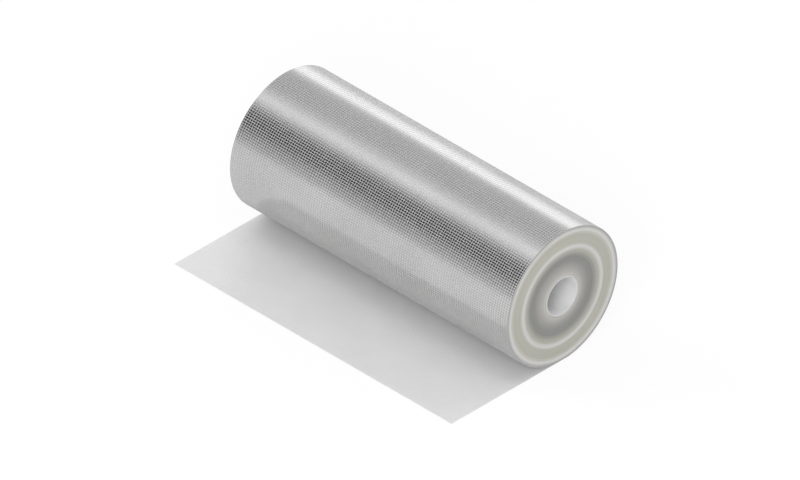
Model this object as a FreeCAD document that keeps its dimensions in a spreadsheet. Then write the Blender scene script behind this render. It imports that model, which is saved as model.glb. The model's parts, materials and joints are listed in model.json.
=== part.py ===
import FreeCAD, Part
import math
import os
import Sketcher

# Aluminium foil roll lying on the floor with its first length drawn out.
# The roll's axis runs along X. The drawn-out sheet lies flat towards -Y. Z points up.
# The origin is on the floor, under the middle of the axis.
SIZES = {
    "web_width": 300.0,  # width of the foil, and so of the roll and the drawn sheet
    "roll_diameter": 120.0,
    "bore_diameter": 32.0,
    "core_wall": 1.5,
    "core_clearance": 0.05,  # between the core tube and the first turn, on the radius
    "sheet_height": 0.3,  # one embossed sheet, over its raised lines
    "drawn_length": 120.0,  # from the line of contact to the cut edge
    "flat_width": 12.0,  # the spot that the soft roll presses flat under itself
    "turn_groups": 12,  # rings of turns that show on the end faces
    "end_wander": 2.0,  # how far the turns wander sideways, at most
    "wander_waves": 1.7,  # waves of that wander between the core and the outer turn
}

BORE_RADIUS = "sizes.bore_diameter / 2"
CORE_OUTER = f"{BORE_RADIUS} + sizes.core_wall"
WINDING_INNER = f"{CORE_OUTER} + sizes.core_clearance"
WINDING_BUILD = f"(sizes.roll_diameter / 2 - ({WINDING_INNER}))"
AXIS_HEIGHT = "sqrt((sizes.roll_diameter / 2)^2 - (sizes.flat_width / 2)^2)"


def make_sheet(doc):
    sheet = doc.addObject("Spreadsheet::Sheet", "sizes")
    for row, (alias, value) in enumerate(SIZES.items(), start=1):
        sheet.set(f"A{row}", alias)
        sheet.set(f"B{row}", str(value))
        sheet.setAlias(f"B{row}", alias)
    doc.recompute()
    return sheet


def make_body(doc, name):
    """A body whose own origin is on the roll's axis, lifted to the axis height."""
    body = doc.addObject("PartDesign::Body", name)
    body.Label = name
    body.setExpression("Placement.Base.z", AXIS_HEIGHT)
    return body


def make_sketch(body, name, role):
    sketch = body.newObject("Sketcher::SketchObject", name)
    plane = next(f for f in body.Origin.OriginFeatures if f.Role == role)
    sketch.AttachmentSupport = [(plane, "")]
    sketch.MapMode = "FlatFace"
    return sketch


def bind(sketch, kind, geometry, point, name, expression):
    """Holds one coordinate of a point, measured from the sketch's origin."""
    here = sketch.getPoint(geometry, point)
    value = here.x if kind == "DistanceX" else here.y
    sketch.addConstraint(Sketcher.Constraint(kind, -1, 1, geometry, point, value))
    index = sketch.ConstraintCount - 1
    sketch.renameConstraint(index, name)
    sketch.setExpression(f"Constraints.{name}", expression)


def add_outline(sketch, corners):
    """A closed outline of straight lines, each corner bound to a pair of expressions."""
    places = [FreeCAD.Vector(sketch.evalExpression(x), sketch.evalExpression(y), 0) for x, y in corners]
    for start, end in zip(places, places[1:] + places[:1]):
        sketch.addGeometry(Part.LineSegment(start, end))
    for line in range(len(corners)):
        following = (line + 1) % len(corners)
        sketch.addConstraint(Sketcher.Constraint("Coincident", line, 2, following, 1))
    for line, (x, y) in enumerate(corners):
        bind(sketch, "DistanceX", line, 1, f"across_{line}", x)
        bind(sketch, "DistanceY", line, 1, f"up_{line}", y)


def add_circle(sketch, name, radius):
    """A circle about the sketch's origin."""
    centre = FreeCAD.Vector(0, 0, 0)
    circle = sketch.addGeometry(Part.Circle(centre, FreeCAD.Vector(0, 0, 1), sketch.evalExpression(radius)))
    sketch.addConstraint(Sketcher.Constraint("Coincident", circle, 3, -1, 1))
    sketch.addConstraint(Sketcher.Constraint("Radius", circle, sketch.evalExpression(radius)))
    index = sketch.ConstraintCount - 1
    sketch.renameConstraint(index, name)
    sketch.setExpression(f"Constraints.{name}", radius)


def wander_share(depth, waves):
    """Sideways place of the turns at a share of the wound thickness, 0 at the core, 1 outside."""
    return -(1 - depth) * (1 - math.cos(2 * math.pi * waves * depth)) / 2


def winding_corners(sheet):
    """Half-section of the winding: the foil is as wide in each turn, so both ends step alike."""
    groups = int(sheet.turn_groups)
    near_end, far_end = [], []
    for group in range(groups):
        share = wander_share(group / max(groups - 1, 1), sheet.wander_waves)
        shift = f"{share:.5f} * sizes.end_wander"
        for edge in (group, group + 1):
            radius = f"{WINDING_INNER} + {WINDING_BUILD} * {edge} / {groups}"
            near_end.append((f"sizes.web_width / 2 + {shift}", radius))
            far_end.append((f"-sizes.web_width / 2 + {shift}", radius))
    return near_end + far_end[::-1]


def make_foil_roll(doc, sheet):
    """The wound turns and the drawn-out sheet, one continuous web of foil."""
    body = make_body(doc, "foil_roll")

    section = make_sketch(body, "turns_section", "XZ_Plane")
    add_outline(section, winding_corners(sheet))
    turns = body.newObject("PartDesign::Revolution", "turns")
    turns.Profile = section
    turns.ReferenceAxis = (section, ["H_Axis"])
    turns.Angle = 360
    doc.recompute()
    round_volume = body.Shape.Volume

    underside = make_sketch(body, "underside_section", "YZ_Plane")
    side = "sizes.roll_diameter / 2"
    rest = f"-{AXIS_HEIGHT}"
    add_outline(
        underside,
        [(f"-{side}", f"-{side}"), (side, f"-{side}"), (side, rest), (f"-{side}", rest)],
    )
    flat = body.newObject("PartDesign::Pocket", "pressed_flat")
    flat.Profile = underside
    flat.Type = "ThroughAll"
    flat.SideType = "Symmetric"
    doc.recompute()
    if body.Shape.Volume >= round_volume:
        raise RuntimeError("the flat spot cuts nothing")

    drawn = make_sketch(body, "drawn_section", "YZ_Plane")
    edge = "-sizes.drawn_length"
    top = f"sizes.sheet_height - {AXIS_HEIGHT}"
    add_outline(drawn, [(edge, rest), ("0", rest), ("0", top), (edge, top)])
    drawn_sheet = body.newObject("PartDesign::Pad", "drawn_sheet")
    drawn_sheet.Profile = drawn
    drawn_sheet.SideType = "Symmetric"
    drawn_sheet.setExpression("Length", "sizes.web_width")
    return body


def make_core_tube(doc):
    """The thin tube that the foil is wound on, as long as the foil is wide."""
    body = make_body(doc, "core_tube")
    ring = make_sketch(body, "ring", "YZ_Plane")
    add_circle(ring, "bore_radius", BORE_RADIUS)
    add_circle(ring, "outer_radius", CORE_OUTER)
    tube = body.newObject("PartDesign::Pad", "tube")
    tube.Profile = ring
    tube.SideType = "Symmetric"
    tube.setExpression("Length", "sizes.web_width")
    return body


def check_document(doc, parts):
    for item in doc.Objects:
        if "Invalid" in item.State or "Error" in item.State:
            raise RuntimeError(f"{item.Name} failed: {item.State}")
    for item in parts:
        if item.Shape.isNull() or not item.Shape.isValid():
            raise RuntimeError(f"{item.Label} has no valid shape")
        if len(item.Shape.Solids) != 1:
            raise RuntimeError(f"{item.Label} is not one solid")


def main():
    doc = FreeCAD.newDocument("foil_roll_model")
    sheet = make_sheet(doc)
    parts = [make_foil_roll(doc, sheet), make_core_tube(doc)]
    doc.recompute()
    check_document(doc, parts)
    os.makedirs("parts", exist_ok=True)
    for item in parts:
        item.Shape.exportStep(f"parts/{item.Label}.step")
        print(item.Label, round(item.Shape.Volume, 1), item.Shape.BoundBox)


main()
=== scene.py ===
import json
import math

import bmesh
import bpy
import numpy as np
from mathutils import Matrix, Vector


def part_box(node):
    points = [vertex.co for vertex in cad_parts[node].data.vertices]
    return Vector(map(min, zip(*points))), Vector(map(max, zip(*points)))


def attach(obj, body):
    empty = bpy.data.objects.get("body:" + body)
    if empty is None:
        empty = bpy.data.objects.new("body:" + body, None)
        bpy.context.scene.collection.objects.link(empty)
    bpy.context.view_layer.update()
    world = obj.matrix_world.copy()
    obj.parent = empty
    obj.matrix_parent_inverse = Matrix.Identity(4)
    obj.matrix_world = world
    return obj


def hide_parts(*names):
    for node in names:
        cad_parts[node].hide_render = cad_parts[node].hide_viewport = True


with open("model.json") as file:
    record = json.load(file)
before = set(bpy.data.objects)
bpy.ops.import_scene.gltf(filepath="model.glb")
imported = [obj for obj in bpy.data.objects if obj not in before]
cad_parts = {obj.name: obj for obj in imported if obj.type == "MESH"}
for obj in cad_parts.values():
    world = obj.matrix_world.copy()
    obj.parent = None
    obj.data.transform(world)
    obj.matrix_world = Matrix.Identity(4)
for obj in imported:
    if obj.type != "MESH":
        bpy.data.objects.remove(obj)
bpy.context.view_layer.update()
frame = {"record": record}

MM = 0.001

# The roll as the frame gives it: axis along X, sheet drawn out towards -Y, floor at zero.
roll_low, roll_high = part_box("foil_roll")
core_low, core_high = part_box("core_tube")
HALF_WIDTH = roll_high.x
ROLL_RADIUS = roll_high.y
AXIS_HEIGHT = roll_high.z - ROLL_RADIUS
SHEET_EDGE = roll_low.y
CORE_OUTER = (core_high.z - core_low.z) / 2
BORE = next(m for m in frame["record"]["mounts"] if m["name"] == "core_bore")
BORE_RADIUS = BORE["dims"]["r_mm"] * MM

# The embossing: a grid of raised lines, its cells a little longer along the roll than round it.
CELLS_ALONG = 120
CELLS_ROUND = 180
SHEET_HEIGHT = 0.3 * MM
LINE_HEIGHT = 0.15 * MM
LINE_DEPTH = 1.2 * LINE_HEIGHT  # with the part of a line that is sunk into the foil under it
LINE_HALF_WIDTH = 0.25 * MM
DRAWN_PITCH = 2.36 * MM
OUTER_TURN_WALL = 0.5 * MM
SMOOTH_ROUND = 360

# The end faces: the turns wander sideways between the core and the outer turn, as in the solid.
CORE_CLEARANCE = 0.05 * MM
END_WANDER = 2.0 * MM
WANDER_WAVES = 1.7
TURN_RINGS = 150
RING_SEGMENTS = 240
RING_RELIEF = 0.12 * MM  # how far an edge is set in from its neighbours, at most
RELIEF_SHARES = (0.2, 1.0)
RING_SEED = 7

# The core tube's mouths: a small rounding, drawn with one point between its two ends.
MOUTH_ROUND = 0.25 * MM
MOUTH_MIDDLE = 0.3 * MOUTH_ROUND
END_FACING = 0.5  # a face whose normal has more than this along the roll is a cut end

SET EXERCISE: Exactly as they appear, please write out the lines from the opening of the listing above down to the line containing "import Sketcher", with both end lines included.

ANSWER:
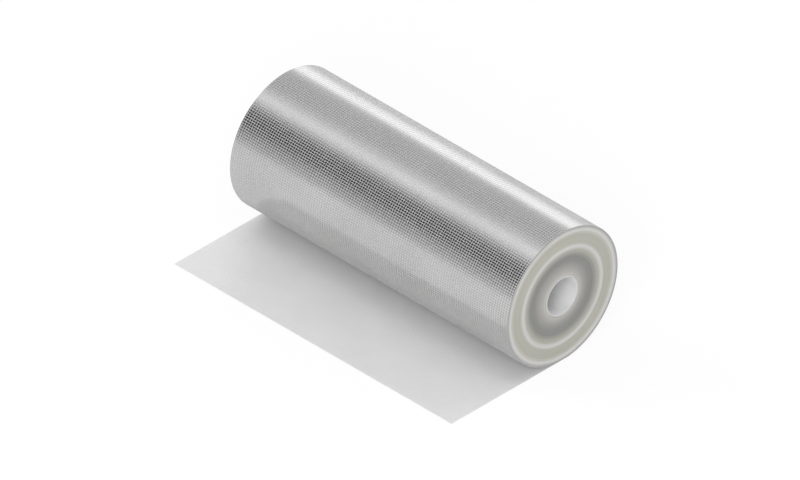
Model this object as a FreeCAD document that keeps its dimensions in a spreadsheet. Then write the Blender scene script behind this render. It imports that model, which is saved as model.glb. The model's parts, materials and joints are listed in model.json.
=== part.py ===
import FreeCAD, Part
import math
import os
import Sketcher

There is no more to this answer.